_What is required:_
Every line of the material that follows must be printed again exactly.

====== Recorded data ======

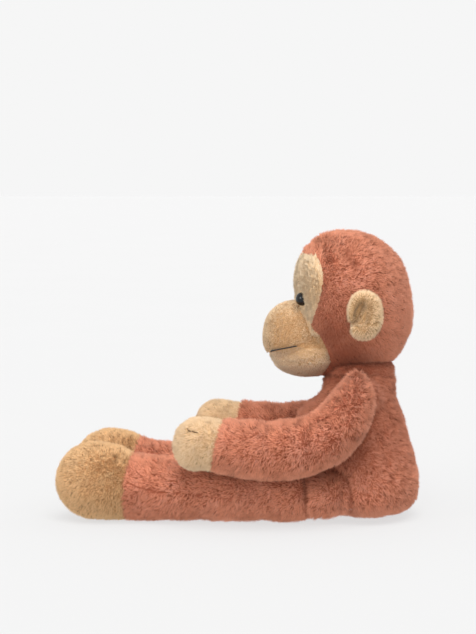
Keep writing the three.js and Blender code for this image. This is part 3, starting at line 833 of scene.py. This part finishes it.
# ---------------------------------------------------------------- head
head = Cover(head_field, (-62, 12, 110), (62, 154, 248), floor=False)
EYE_AT, EYE_OUT = np.array([22.2, 55.6, 185.6]), math.radians(41)
EYE_WAY = unit(np.array([math.sin(EYE_OUT), -math.cos(EYE_OUT), 0.06]))
for side in (1, -1):
    head.dimple(EYE_AT * (side, 1, 1), 3.0, 9.0)
head.lumps(1, 0.35, 0.12, 0.06)
# seams: face edge, crown strip, side dart, and the lip line on the jaw
# each seam is drawn in and painted with shade along it
head.groove(
    lambda P: np.abs(P[:, 1] - np.interp(P[:, 2], EDGE_Z, EDGE_Y)), 1.0, 1.7, 0.25,
    lambda P: (P[:, 2] < 221) * (P[:, 2] > 118) * (np.abs(P[:, 0]) > 12),
)
head.groove(lambda P: np.abs(np.abs(P[:, 0]) - 17 - 0.04 * (P[:, 1] - 60)), 0.4, 1.2, 0.08,
            lambda P: (P[:, 2] > 184) * ~is_beige(P))
head.groove(side_line(DART, 20), 1.7, 4.2, 0.62, fade(DART, 0.3))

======

_Answer below:_
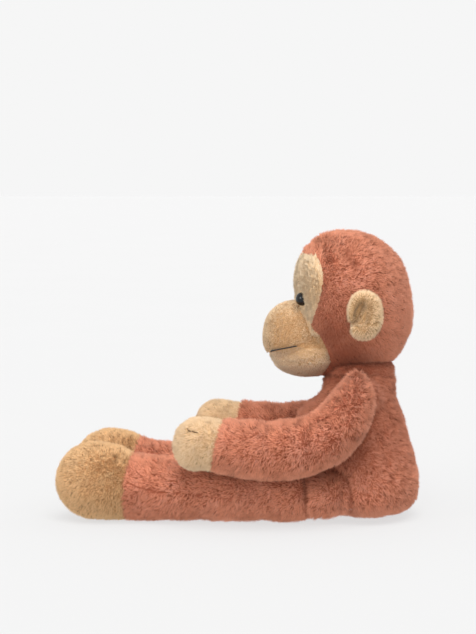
Keep writing the three.js and Blender code for this image. This is part 3, starting at line 833 of scene.py. This part finishes it.
# ---------------------------------------------------------------- head
head = Cover(head_field, (-62, 12, 110), (62, 154, 248), floor=False)
EYE_AT, EYE_OUT = np.array([22.2, 55.6, 185.6]), math.radians(41)
EYE_WAY = unit(np.array([math.sin(EYE_OUT), -math.cos(EYE_OUT), 0.06]))
for side in (1, -1):
    head.dimple(EYE_AT * (side, 1, 1), 3.0, 9.0)
head.lumps(1, 0.35, 0.12, 0.06)
# seams: face edge, crown strip, side dart, and the lip line on the jaw
# each seam is drawn in and painted with shade along it
head.groove(
    lambda P: np.abs(P[:, 1] - np.interp(P[:, 2], EDGE_Z, EDGE_Y)), 1.0, 1.7, 0.25,
    lambda P: (P[:, 2] < 221) * (P[:, 2] > 118) * (np.abs(P[:, 0]) > 12),
)
head.groove(lambda P: np.abs(np.abs(P[:, 0]) - 17 - 0.04 * (P[:, 1] - 60)), 0.4, 1.2, 0.08,
            lambda P: (P[:, 2] > 184) * ~is_beige(P))
head.groove(side_line(DART, 20), 1.7, 4.2, 0.62, fade(DART, 0.3))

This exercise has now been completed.